3. Transaction. Unsur ini menggambarkan adanya hubungan timbal
balik yang saling mempengaruhi antara orang yang sedang stres dengan keadaan
yang penuh stres. Melalui transaksi ini akan memungkinkan seseorang melakukan
usaha penyesuaian diri yang terus-menerus antara orang yang mengalami stres
dengan hal-hal yang mendatangkan stres.[19]
Konflik itu sendiri banyak ragamnya
sehingga memberikan ciri-ciri sebagaimana yang disebut diatas tidak cukup,
tetapi dalam kehidupan yang kita alami sering konflik itu tak diduga dan tak
disengaja timbulnya, seperti timbul karena ketidak transparan dan ke tidak
pahaman diantara anggota suatu lembaga sehingga timbul konflik.
b. Konflik
Menurut Wijono, ciri-ciri konflik adalah:
1.
Setidak-tidaknya ada dua pihak secara perseorangan maupun
kelompok yang terlibat dalam suatu interaksi yang saling bertentangan.
2. Paling tidak timbul pertentangan
antara dua pihak secara perseorangan maupun kelompok dalam mencapai tujuan,
memainkan peran dan ambigius atau adanya nilai-nilai atau norma yang saling
berlawanan.
3. Munculnya interaksi yang seringkali
ditandai oleh gejala-gejala perilaku yang direncanakan untuk saling
meniadakan, mengurangi, dan menekan terhadap pihak lain agar dapat memperoleh keuntungan.
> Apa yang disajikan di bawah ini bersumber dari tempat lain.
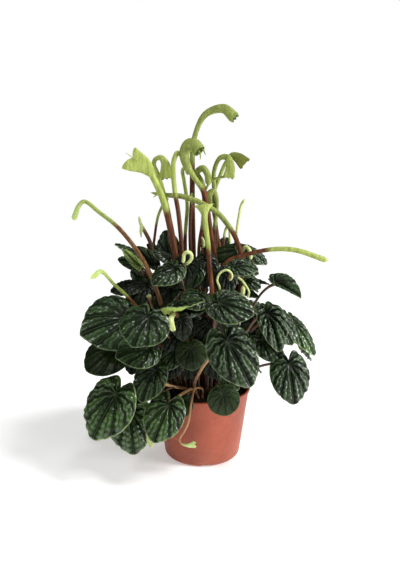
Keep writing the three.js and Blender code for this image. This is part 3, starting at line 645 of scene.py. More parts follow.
def blade_shell(at, tip, face, width, fold=0.0, curl=0.0, notch=1.0, point=1.0, ripple=1.0, grid=LEAF_GRID,
                seed=0):
    """The blade, both sides in one skin, over share s of the way out and angle a from the midrib.

    Height above the joint's plane = 4 bulge s (1 - s) + fold |sideways| + a slow wave s^2 cos(2a), cos(3a)
    + the ripple. The vein phase is p = a + bend s sin(a), so a line of equal p bends towards the tip. The
    ripple is |sin(n p / 2)|^1.15, a rounded ridge between two main veins, split in two by |sin(n p)| further
    out and broken along its length by a cosine of the distance. A curl lifts the margin on one side. The
    grid's columns crowd at the tip and at the notch.
    """
    joint, length, midrib, up, side = leaf_frame(at, tip, face)
    columns, rows = grid
    chance = np.random.default_rng(seed)
    even = np.linspace(-1, 1, columns + 1)
    angle = (pi * even - CROWDING * np.sin(tau * even))[None, :]
    out = np.linspace(0, 1, rows + 1)[1:]
    turn_over = np.array((pi / 4, pi / 2, 3 * pi / 4))
    share = np.concatenate((out, np.ones(3), out[::-1]))[:, None]
    facing = np.concatenate((np.ones(rows), np.cos(turn_over), -np.ones(rows)))[:, None]
    proud = np.concatenate((np.zeros(rows), np.sin(turn_over), np.zeros(rows)))[:, None]
    thickness = JOINT_THICKNESS + (EDGE_THICKNESS - JOINT_THICKNESS) * share

    reach = share * blade_edge(angle, length, width, NOTCH_DEPTH * notch, TIP_DRAW * point)
    wander = VEIN_WANDER * np.cos(0.8 * reach + 3 * angle + chance.uniform(0, tau))
    phase = angle + np.sin(angle) * (VEIN_BEND * share + wander)
    ridge = np.abs(np.sin(VEINS * phase / 2)) ** RIDGE_ROUND
    split = np.abs(np.sin(VEINS * phase)) ** RIDGE_ROUND
    branch = 0.5 * smooth(share, *BRANCHING)
    across = (1 - branch) * ridge + branch * split
    ridge_number = np.floor(2 * VEINS * phase / tau + 1e-9).astype(int) % (2 * VEINS)
    swell_phase = chance.uniform(0, tau, 2 * VEINS)[ridge_number]
    reach = reach * (1 + SCALLOP * ripple * share ** 4 * (across - RELIEF_LEVEL))
    swell = np.cos(tau * reach / QUILT_PITCH + swell_phase) * split * smooth(share, 0.2, 0.5)
    depth = ripple * RIPPLE * length * smooth(share, 0.02, 0.35) * (1 - 0.4 * share ** 5)
    relief = depth * (across + QUILT_DEPTH * swell - RELIEF_LEVEL)
    reach = reach + proud * thickness / 2
    sideways = reach * np.sin(angle)
    first, second = chance.uniform(0, tau, 2)
    wave = SLOW_WAVE * length * share ** 2 * (np.cos(2 * angle + first) + 0.6 * np.cos(3 * angle + second))
    lifted = abs(curl) * length * smooth(share, 0.5, 1.05) * np.maximum(np.sign(curl) * np.sin(angle), 0)
    level = (BULGE * length * 4 * share * (1 - share) + fold * np.abs(sideways) + wave + lifted + relief
             + facing * thickness / 2)
    rings = (joint + (reach * np.cos(angle))[..., None] * midrib + sideways[..., None] * side
             + level[..., None] * up)
    beyond = np.concatenate((out, 1 + 0 * turn_over, 2 - out[::-1]))[:, None]
    uv = np.stack(np.broadcast_arrays(phase / tau + 0.5, beyond), -1)
    top, bottom = joint + up * JOINT_THICKNESS / 2, joint - up * JOINT_THICKNESS / 2
    return shell(rings[:, :-1], top, bottom, uv)


def gaps(line):
    """The distance from each point of a line to the next."""
    return np.linalg.norm(np.diff(line, axis=0), axis=1)


def distance_along(line):
    """How far along a line of points each of them is."""
    return np.concatenate(([0], np.cumsum(gaps(line))))


def follow(line, distances):
    """The points at those distances along a line of close points, and the direction of the line there."""
    gone = distance_along(line)
    points = np.stack([np.interp(distances, gone, line[:, axis]) for axis in range(3)], -1)
    return points, unit(np.gradient(points, axis=0))


def turned_out(along):
    """For each direction of a line, the direction square to it that looks most to the plant's front, -Y."""
    facing = np.array((0.0, -1.0, 0.0))
    return unit(facing - (along @ facing)[:, None] * along)


def round_stem(line, distances, radius, sides, uv_along):
    """A round section carried along a line, with one radius for each distance, and its ends closed."""
    centres, along = follow(line, distances)
    out = turned_out(along)
    across = np.cross(along, out)
    angle = np.arange(sides) / sides * tau
    rings = (centres[:, None] + radius[:, None, None]
             * (np.cos(angle)[:, None] * across[:, None] + np.sin(angle)[:, None] * out[:, None]))
    uv = np.stack(np.broadcast_arrays(np.linspace(0, 1, sides + 1)[None], uv_along[:, None]), -1)
    return shell(rings, centres[0], centres[-1] + along[-1] * radius[-1] * 0.4, uv)


def root_on_crown(x, y):
    """Where a stalk leaves the crown, a clearance above its surface."""
    foot = np.array((x, y, float(crown_top(np.hypot(x, y)))))
    return foot + CLEARANCE * crown_normal(x, y)


def curve_through(points):
    """A centripetal Catmull-Rom curve: cubic pieces whose knots are the root of each gap apart."""
    points = np.array(points, float)
    ends = np.concatenate(([2 * points[0] - points[1]], points, [2 * points[-1] - points[-2]]))
    knots = np.sum(np.diff(ends, axis=0) ** 2, axis=1)[:, None] ** 0.25
    before, here, there, after = ends[:-3], ends[1:-2], ends[2:-1], ends[3:]
    d0, d1, d2 = knots[:-2], knots[1:-1], knots[2:]
    leave = ((here - before) / d0 - (there - before) / (d0 + d1) + (there - here) / d1) * d1
    arrive = ((there - here) / d1 - (after - here) / (d1 + d2) + (after - there) / d2) * d1
    t = np.linspace(0, 1, CURVE_STEPS, endpoint=False)[None, :, None]
    here, there, leave, arrive = here[:, None], there[:, None], leave[:, None], arrive[:, None]
    line = (here + leave * t + (3 * (there - here) - 2 * leave - arrive) * t ** 2
            + (2 * (here - there) + leave + arrive) * t ** 3)
    return np.concatenate((line.reshape(-1, 3), points[-1:]))


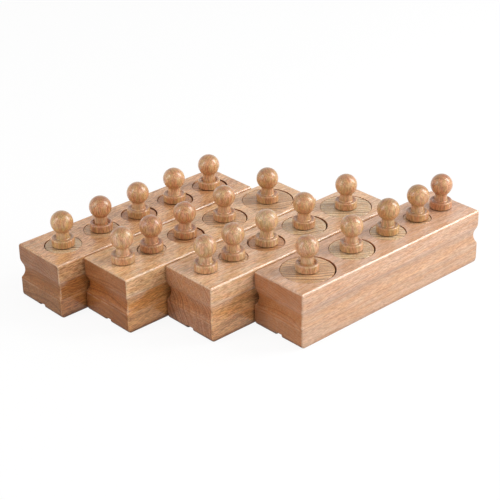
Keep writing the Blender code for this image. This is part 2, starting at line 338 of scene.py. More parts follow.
# How much each part of the figure shows in the colour, the roughness, the lacquer and the height
RINGS_ON_ENDS = 1.7
STREAK_WEIGHTS = {"broad fibres": 0.25, "fine fibres": 1.9, "growth layers": 0.5}
DARK_WOOD_WEIGHT = 0.55
ROUGHER_RINGS = 0.05
ROUGHER_FIBRES = 0.06
ROUGHER_ENDS = 0.08
SUNK_LACQUER = 0.12
FOOT_WITHOUT_LACQUER = 0.9
FIBRE_HEIGHT = -0.5
RING_HEIGHT = 0.3
FLECK_HEIGHT = -0.4
END_GRAIN_FACING = (0.55, 0.95)
GRAIN_BUMP_STRENGTH = 0.55
GRAIN_BUMP_DISTANCE = 0.06 * MM

# Painted light and shade: how pale the painted highlights on edges, the lip and knob necks are, and the
# heights in millimetres at which they, the painted groove bounce and the painted foot shade lie
UPPER_BOARD_PAINTED_LIGHT = {"edges": 0.26}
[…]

4. Munculnya tindakan yang saling
berhadap-hadapan sebagai akibat pertentangan yang berlarut-larut.
5.
Munculnya ketidakseimbangan akibat dari usaha masing-masing
pihak yang terkait dengan kedudukan, status sosial, pangkat, golongan,
kewibawaan, kekuasaan, harga diri, prestise dan sebagainya.[20]
D. Faktor-Faktor Penyebab Stres dan
Konflik
a. Stres
Menurut Dwiyanti ada dua (2) faktor
penyebab stres yaitu: faktor lingkungan dan faktor personal (individu). Faktor
lingkungan bisa berupa kondisi fisik, kondisi sosial ekonomi, manajemen kantor
atau lingkungan kerja, sedangkan faktor personal bisa berupa tipe keperibadian
peristiwa pengalaman peribadi, kondisi keluarga dimana peribadi berada dan
mengembangkan diri.
Secara umum ada delapan faktor penybab
timbulnya stres, sebagaimana yang di sebut oleh Dwiyanti sebagai berikut:
1. Tidak ada dukungan sosial, artinya
stres akan cenderung muncul pada lingkungan keluarga ataupun lingkungan
sosial masyarakat.
2. Tidak dapat memutuskan persoalan
yang menjadi tanggung jawab dan kewenangannya.
3. Personal yang tidak di libatkan
dalam pembuatan keputusan yang menyangkut peribadinya.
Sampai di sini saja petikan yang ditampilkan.